- **TO DO**:
Pull out every line from the listing that has the word "body".

- **SOURCE MATERIAL**:
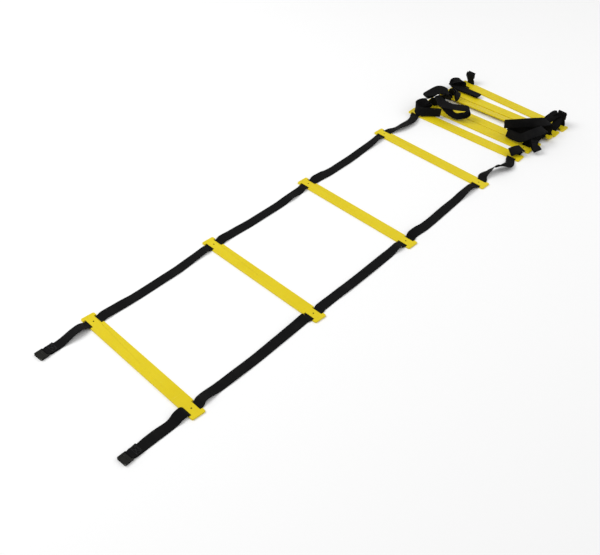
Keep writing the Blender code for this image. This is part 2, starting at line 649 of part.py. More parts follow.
def far_tail_rows(side):
    """Out of the last rung's far slot, up, over and down round the plug's web bar."""
    middle = side * SLOT_Y
    line = rung_line(10)
    rows = []
    for across, up, along in FAR_TAILS[side]:
        width = WEB_AT_BAR if across > 0.0212 else WEB_WIDTH
        rows.append(row(*on_rung(10, across, middle + along, up), w=line, width=width))
    rows = smooth_rows(rows, 3).tolist()
    along = middle + FAR_TAILS[side][-1][2]
    across0, up0 = PLUG_BAR
    for i in range(9):
        angle = math.pi + math.pi * i / 8
        around = (across0 + BAR_LOOP_R * math.cos(angle), along, up0 + BAR_LOOP_R * math.sin(angle))
        rows.append(row(*on_rung(10, *around), w=line, width=WEB_AT_BAR))
    for across, up, width in (
        (across0 + BAR_LOOP_R, up0 + 0.0025, WEB_AT_BAR), (across0 + 0.0020, up0 + 0.0060, WEB_WIDTH),
        (across0 + 0.0010, up0 + 0.0095, WEB_WIDTH),
    ):
        rows.append(row(*on_rung(10, across, along, up), w=line, width=width))
    return rows


# ---------------------------------------------------------------- buckles
def web_end_cutters(name):
    """The strap slot round a web bar; the bar's middle line is the local Y axis."""
    half = WEB_AT_BAR / 2 + 0.0003
    cutters = []
    for sign in (1, -1):
        outline = [(-0.01, 0.0)]
        for i in range(7):
            angle = math.pi - math.pi * i / 6
            outline.append((BAR_R * math.cos(angle), sign * BAR_R * math.sin(angle)))
        outline += [(SLOT_FAR, 0.0), (SLOT_FAR, sign * 0.02), (-0.01, sign * 0.02)]
        cutters.append(prism_mesh(f"{name}_bar_{sign}", outline, -half, half))
    return cutters


def socket_mesh():
    """Local X runs from the web bar to the mouth, Z is the thickness."""
    half_w, half_t = BUCKLE_WIDTH / 2, BUCKLE_THICK / 2
    shell = prism_mesh(
        "socket_shell",
        [(u + (SOCKET_REACH - BAR_R) / 2, v) for u, v in rounded_rectangle((SOCKET_REACH + BAR_R) / 2, half_w, 0.0016, 3)],
        -half_t,
        half_t,
        axis="z",
    )
    cutters = web_end_cutters("socket")
    # pocket for the plug, side windows and the shallow panel on the top face
    cutters.append(box_mesh("pocket", (0.0078, -0.0095, -0.0018), (0.04, 0.0095, 0.0018)))
    cutters.append(box_mesh("windows", (0.0120, -0.03, -0.0018), (0.0185, 0.03, 0.0018)))
    cutters.append(box_mesh("panel", (0.0108, -0.0092, half_t - 0.0009), (0.04, 0.0092, 0.02)))
    # the bar end is thinner than the body, above and below
    for sign in (1, -1):
        low, high = sorted((sign * 0.0016, sign * 0.02))
        cutters.append(box_mesh(f"bar_relief_{sign}", (-0.01, -0.03, low), (BAR_R + 0.0006, 0.03, high)))
    return evaluated_mesh(shell, "socket", cutters=cutters)


def plug_mesh():
    """Local X runs from the web bar to the tip; two side prongs and a middle guide."""
    half_w = BUCKLE_WIDTH / 2
    upper = [
        (0.0110, half_w), (0.0118, 0.0115), (0.0190, 0.0094), (0.0200, 0.0115), (0.0222, 0.0113),
        (0.0295, 0.0089), (0.0303, 0.0071), (0.0160, 0.0066), (0.0140, 0.0046), (0.0140, 0.0020),
        (0.0285, 0.0017), (0.0293, 0.0008),
    ]
    outline = [(-BAR_R, half_w)] + upper + [(x, -y) for x, y in reversed(upper)] + [(-BAR_R, -half_w)]
    comb = prism_mesh("plug_comb", outline[::-1], -0.0015, 0.0015, axis="z")
    body = box_mesh("plug_body", (0.0050, -half_w + 0.0004, -0.0027), (0.0112, half_w - 0.0004, 0.0027))
    return evaluated_mesh(comb, "plug", cutters=web_end_cutters("plug"), unions=[body])


# ---------------------------------------------------------------- assembly
def main():
    clear_scene()
    looks = {
        "rung": material("rung_plastic", YELLOW, 0.38),
        "webbing": material("black_webbing", BLACK_WEB, 0.85),
        "buckle": material("buckle_plastic", BLACK_PLASTIC, 0.42),
    }
    names = {1: "left", -1: "right"}
    lines = fold_lines()

    # everything hangs from the straps at rung 3; the bays fold away from it on both sides
    root = pivot("rung_03_straps", RUNGS[2][0], RUNGS[2][1], 0.0)
    stations = {3: root}
    for bay in (2, 1, 3, 4):
        start, end = lines[bay - 1][1], lines[bay][0]
        middle = (start + end) / 2
        if bay < 3:
            far = pivot(f"bay_{bay}_far_fold", end, 0.0, PIVOT_UP, stations[bay + 1])
            crest = pivot(f"bay_{bay}_middle_fold", middle, 0.0, PIVOT_DOWN, far)
            near = pivot(f"bay_{bay}_near_fold", start, 0.0, PIVOT_UP, crest)
            stations[bay] = near
            near_carrier, far_carrier = crest, far
        else:
            near = pivot(f"bay_{bay}_near_fold", start, 0.0, PIVOT_UP, stations[bay])
            crest = pivot(f"bay_{bay}_middle_fold", middle, 0.0, PIVOT_DOWN, near)
            far = pivot(f"bay_{bay}_far_fold", end, 0.0, PIVOT_UP, crest)
            stations[bay + 1] = far
            near_carrier, far_carrier = near, crest
        for side in (1, -1):
            rows = bay_rows(bay, side)
            tag = f"{bay}_{bay + 1}"
            square = ((1, 0, 0), (1, 0, 0))
            margin = 0.0050 if bay == 4 else 0.0015  # the last bay's straps run askew
            half = strap_mesh("webbing", cut_rows(rows, start + GAP / 2, middle - GAP / 2, margin), *square)
            add_object(f"strap_bay_{tag}_near_{names[side]}", half, looks["webbing"], near_carrier)
            half = strap_mesh("webbing", cut_rows(rows, middle + GAP / 2, end - GAP / 2, margin), *square)
            add_object(f"strap_bay_{tag}_far_{names[side]}", half, looks["webbing"], far_carrier)
    gathered = pivot("gathered_end", RUNGS[4][0], RUNGS[4][1], 0.0, stations[5])

    # strap held at rungs 1 to 5, from fold line to fold line
    for number in range(1, 6):
        for side in (1, -1):
            low = TAIL_FOLD_X[side] if number == 1 else lines[number - 1][0]
            high = lines[number - 1][1]
            before = tail_rows(side)[::-1] if number == 1 else bay_rows(number - 1, side)
            middle_x = passage(number, side)[0]
            if number == 1:
                before = before[before[:, 0] > TAIL_FOLD_X[side] - 0.01]
            if number == 5:
                high = middle_x + BRIDGE / 2
                after = np.array([in_passage(5, side, 0.0), in_passage(5, side, 0.0150)])
            else:
                after = bay_rows(number, side)
            margin = 0.0050 if number > 3 else 0.0015
            rows = np.vstack([cut_rows(before, low + GAP / 2, middle_x, margin)[:-1], cut_rows(after, middle_x, high - GAP / 2, margin)])
            add_object(
                f"strap_at_rung_{number:02d}_{names[side]}",
                strap_mesh("webbing", rows, (1, 0, 0), (1, 0, 0)),
                looks["webbing"],
                stations[number],
            )

    # rungs: 1 to 4 slide on the straps, 5 stays with the gathered end, 6 to 10 slide in turn
    plate = rung_mesh()
    carriers = {}
    for number in range(1, 11):
        x, y, _, _ = RUNGS[number - 1]
        if number < 5:
            carrier = pivot(f"rung_{number:02d}_slide", x, y, 0.0, stations[number])
        elif number == 5:
            carrier = gathered
        else:
            carrier = pivot(f"rung_{number:02d}_slide", x, y, 0.0, carriers[number - 1])
        carriers[number] = carrier
        obj = bpy.data.objects.new(f"rung_{number:02d}", plate)
        bpy.context.scene.collection.objects.link(obj)
        obj.parent = carrier
        obj.matrix_parent_inverse = carrier.matrix_world.inverted()
        obj.matrix_basis = rung_matrix(number)
    plate.materials.clear()
    plate.materials.append(looks["rung"])

    # doubled loops between the gathered rungs
    for number, side in LOOPS:
        add_object(
            f"strap_loop_{number}_{number + 1}_{names[side]}",
            strap_mesh("webbing", loop_rows(number, side)),
            looks["webbing"],
            carriers[number + 1],
        )

    # near tails with their sockets
    socket = socket_mesh()
    for side in (1, -1):
        fold = pivot(f"near_tail_fold_{names[side]}", TAIL_FOLD_X[side], passage(1, side)[1], TAIL_FOLD_UP[side], stations[1])
        rows = tail_rows(side)
        first = int(np.argmax(rows[:, 0] < TAIL_FOLD_X[side] - 0.001))
        share = (TAIL_FOLD_X[side] - GAP / 2 - rows[first - 1, 0]) / (rows[first, 0] - rows[first - 1, 0])
        cut = rows[first - 1] * (1 - share) + rows[first] * share
        add_object(f"near_tail_strap_{names[side]}", strap_mesh("webbing", np.vstack([cut, rows[first:]]), (-1, 0, 0)), looks["webbing"], fold)
        swivel = pivot(f"socket_swivel_{names[side]}", BAR_X[side], bar_y(side), BUCKLE_THICK / 2, fold)
        obj = bpy.data.objects.new(f"buckle_socket_{names[side]}", socket)
        bpy.context.scene.collection.objects.link(obj)
        obj.parent = swivel
        obj.matrix_parent_inverse = swivel.matrix_world.inverted()
        obj.matrix_basis = Matrix.Translation(
            (BAR_X[side] - ORIGIN[0], bar_y(side) - ORIGIN[1], BUCKLE_THICK / 2)
        ) @ Matrix.Rotation(math.pi, 4, "Z")
    socket.materials.clear()
    socket.materials.append(looks["buckle"])

    # far tails with their plugs, standing behind the last rung
    plug = plug_mesh()
    for side in (1, -1):
        add_object(f"far_tail_strap_{names[side]}", strap_mesh("webbing", far_tail_rows(side)), looks["webbing"], carriers[10])
        swivel = pivot(f"plug_swivel_{names[side]}", *plug_bar(side), carriers[10])
        obj = bpy.data.objects.new(f"buckle_plug_{names[side]}", plug)
        bpy.context.scene.collection.objects.link(obj)
        obj.parent = swivel
        obj.matrix_parent_inverse = swivel.matrix_world.inverted()
        bar = plug_bar(side)
        obj.matrix_basis = (
            Matrix.Translation(Vector(bar) - Vector(ORIGIN))
            @ Matrix.Rotation(RUNGS[9][2], 4, "Z")
            @ Matrix.Rotation(math.pi / 2, 4, "Y")
        )
    plug.materials.clear()
    plug.materials.append(looks["buckle"])
    bpy.context.view_layer.update()


main()
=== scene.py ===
import math

import bmesh
import bpy
import numpy as np
from mathutils import Matrix, Vector


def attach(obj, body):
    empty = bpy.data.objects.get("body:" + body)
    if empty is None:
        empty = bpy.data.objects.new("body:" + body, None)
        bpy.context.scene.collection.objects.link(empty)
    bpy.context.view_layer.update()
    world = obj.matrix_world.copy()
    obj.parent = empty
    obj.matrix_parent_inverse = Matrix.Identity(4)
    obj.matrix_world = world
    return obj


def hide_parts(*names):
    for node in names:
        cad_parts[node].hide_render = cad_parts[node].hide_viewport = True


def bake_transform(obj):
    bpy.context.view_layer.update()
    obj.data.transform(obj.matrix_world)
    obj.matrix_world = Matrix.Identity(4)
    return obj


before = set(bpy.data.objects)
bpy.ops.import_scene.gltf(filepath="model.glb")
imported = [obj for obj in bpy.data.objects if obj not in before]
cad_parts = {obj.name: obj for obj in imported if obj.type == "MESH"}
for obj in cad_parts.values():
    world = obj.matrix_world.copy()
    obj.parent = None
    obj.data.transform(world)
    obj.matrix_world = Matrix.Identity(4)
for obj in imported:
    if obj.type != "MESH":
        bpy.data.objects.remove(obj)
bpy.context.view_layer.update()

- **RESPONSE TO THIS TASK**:
    # the bar end is thinner than the body, above and below
    body = box_mesh("plug_body", (0.0050, -half_w + 0.0004, -0.0027), (0.0112, half_w - 0.0004, 0.0027))
    return evaluated_mesh(comb, "plug", cutters=web_end_cutters("plug"), unions=[body])
def attach(obj, body):
    empty = bpy.data.objects.get("body:" + body)
        empty = bpy.data.objects.new("body:" + body, None)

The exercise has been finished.